Try this easy recipe for fresh berries with cashew cream. It’s so creamy and luscious. Great as a savory or sweet sauce.

Course Breakfast, brunch, Dessert, Snack
Cuisine American
Keyword cashew, cashew cream, cashews, fresh berries, mixed berries, parfait
Servings 4 servings
Calories 96 kcal
Author Pam

Ingredients

  • 1 ounce raw cashews
  • fresh cold water for soaking the cashews
  • 1/2 cup unsweetened vanilla almond milk
  • 1 to 2 tbsb honey or maple syrup, depending on how sweet you like it.
  • 1 to 2  packets or droppers of stevia, this is optional
  • 1 tsp vanilla extract
  • 1/8 - 1/4 tsp sea or kosher salt
  • 2 cups cut up fresh strawberries
  • 1 cup fresh blackberries
  • chopped toasted nuts of choice, this is optional.
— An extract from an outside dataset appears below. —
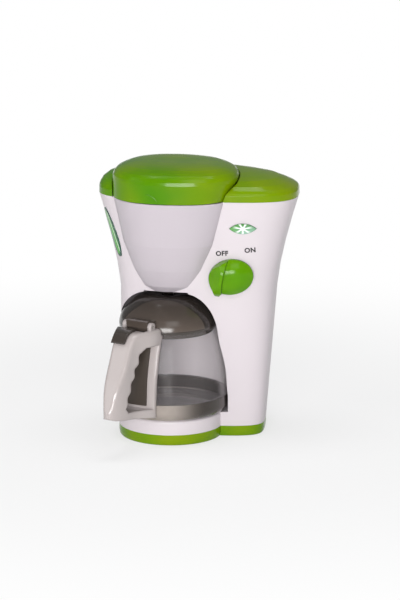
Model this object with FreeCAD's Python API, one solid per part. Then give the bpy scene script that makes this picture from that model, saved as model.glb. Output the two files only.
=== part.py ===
import FreeCAD, Part
import math
import os

# Toy coffee maker, in millimetres. The origin is on the table under the middle of the jug,
# +Z is up and the front, with the bowl and the knob, faces -Y.

Vector = FreeCAD.Vector
UP = Vector(0, 0, 1)
ACROSS = Vector(1, 0, 0)
INWARD = Vector(0, 1, 0)
ORIGIN = Vector(0, 0, 0)

# Heights above the table
BASE_HEIGHT = 8.0
PLATE_TOP = 19.0
WAIST_HEIGHT = 112.4
RIM_HEIGHT = 184.0
COVER_TOP = RIM_HEIGHT + 17.0
SHELF_HEIGHT = RIM_HEIGHT + 10.0
LID_TOP = RIM_HEIGHT + 26.0

# The column: how far it reaches from the jug's axis at its foot, its waist and its rim
COLUMN_LEFT = (-38.0, -38.0, -54.0)
COLUMN_RIGHT = (71.6, 80.0, 96.6)
COLUMN_FRONT = (-7.0, -14.0, -22.0)
COLUMN_REAR = (66.0, 66.0, 68.0)
COLUMN_LEVELS = 5
FLARE = 1.35
SIDE_LINE = 12.0
FRONT_LINE = 24.0
CORNER_FULLNESS = 0.75
WALL = 2.2
SEAM_DEPTH = 54.0

# The bowl in front of the column: radius and height, from its foot to its rim
BOWL_PROFILE = ((15.0, WAIST_HEIGHT), (19.8, WAIST_HEIGHT + 4.6), (26.2, WAIST_HEIGHT + 17.6),
                (33.4, WAIST_HEIGHT + 37.6), (40.8, RIM_HEIGHT))
BOWL_RIGHT_EXTRA = (1.5, 6.0)
BOWL_JOINT = 0.05
BOWL_FRONT_SHARE = 0.93
BOWL_FULLNESS = 0.58
NOZZLE_RADIUS = 4.0
NOZZLE_BORE = 2.0
NOZZLE_FLANGE = 7.0
NOZZLE_FLANGE_HEIGHT = 1.6

# The plate that the jug stands on
PLATE_RADIUS = 39.5
PLATE_OFFSET = 2.0
PLATE_ROUND = 2.0
BASE_ROUND = 3.5

# The jug
JUG_WALL = 1.8
JUG_LIFT = 0.3
JUG_PROFILE = ((45.2, 36.0), (44.4, 50.0), (42.0, 64.0), (39.4, 75.0), (36.4, 85.0))
JUG_FLOOR = 22.5
BAND_RADIUS = 45.6
BAND_TOP = 32.6
BAND_FOOT_RADIUS = 39.0
BAND_SHOULDER = 25.5
BAND_WALL = 1.5
COLLAR_TOP = 87.0
DOME_RADIUS = 37.2
DOME_TOP_RADIUS = 16.0
DOME_TOP = WAIST_HEIGHT - 3.6
DOME_SHOULDER = (29.4, DOME_TOP - 8.2)
DOME_WALL = 1.8
DRIP_HOLE_RADIUS = 5.0
PANEL_RISE = 0.8
RECESS_GAP = 1.0
LID_ROOM = 1.6

# The jug's handle: its direction is turned from straight ahead towards the left
HANDLE_TURN = 21.0
BOW_WIDTH = 16.8
BOW_END = 70.0
BOW_ROUND = 3.0
BROAD_TO = 40.0
FLANGE_WIDTH = 30.0
FLANGE_DEPTH = 3.0
HANDLE_TOP = 90.4
HANDLE_REACH = 90.0
FINGER_WAVES = 4
FINGER_DEPTH = 1.1
LINER_THICKNESS = 1.2
FIT_GAP = 0.1

# The lid of the jug, its lever and its pin
LEVER_WIDTH = 18.0
PIVOT_REACH = 43.5
PIVOT_HEIGHT = 92.6
PIN_RADIUS = 1.0
PIN_PLAY = 0.06
EAR_WIDTH = 3.0

# The brew lid and its hinge
LID_LEFT = -41.6
LID_RIGHT = 54.0
LID_RIM_RIGHT = 47.0
LID_FRONT = -38.2
LID_REAR = 46.0
LID_WALL = 2.0
LID_GAP = 0.5
LID_FULLNESS = 0.65
HINGE_DEPTH = 52.5
HINGE_HEIGHT = SHELF_HEIGHT + 3.0
KNUCKLE_RADIUS = 2.5
KNUCKLE_WIDTH = 9.0
HINGE_SPAN = 44.0
HINGE_MIDDLE = 6.0
HINGE_PIN_RADIUS = 1.2

# The dome of the top cover: share of its rise, draw-in on the right, rear, left and front, and
# how full its corners are
COVER_DOME = ((0.0, 0.0, 0.0, 0.0, 0.0, 0.75), (0.28, 0.0, 3.0, 0.0, 0.0, 0.74),
              (0.38, 0.8, 5.8, 0.3, 0.5, 0.73), (0.48, 3.0, 9.0, 1.0, 1.5, 0.72),
              (0.635, 8.0, 13.5, 2.6, 4.0, 0.69), (0.806, 15.6, 18.0, 6.5, 10.0, 0.65),
              (0.894, 26.0, 20.0, 12.0, 16.0, 0.62), (0.965, 37.0, 24.0, 22.0, 24.0, 0.6),
              (1.0, 50.0, 30.0, 34.0, 32.0, 0.58))

# The brew lid from its edge up: share of its height, share of its overhang, and draw-in
LID_DOME = ((0.0, 0.0, 0.0), (0.27, 0.4, 0.0), (0.545, 0.93, 0.0), (0.647, 1.0, 0.3), (0.745, 1.0, 1.6),
            (0.812, 1.0, 3.4), (0.873, 1.0, 6.5), (0.929, 1.0, 10.6), (0.965, 1.0, 16.0),
            (0.988, 1.0, 22.5), (1.0, 1.0, 30.0))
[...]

I used cashews for this recipe
  • 1 tsp chia seeds, this is optional, adds a nice crunch

Instructions

  1. Soak the cashews in cool water for at least 3 hours. Cover the bowl. When done, drain but save a little of the soaking liquid. Place the cashews with the small amount of liquid in a high speed blender or food processor and whirl to smooth. Add the almond milk. Continue to blend, add the rest of the ingredients except the fruit. Stop and taste. When you have the right sweetness and smooth creamy texture, you are done. If you have to add a little more almond milk that’s fine .Place in fridge for a few hours for all the flavors to marry and for the sauce to thicken up a little. Now, plate your berries in small dessert dishes. Spoon out a tablespoon over the berries. Whatever you have left, go over a second time until you finish the sauce. Sprinkle with chopped toasted cashews and chia seeds if you want.

    Note: If you make a larger batch of cashew cream, store in fridge for up to 2 days.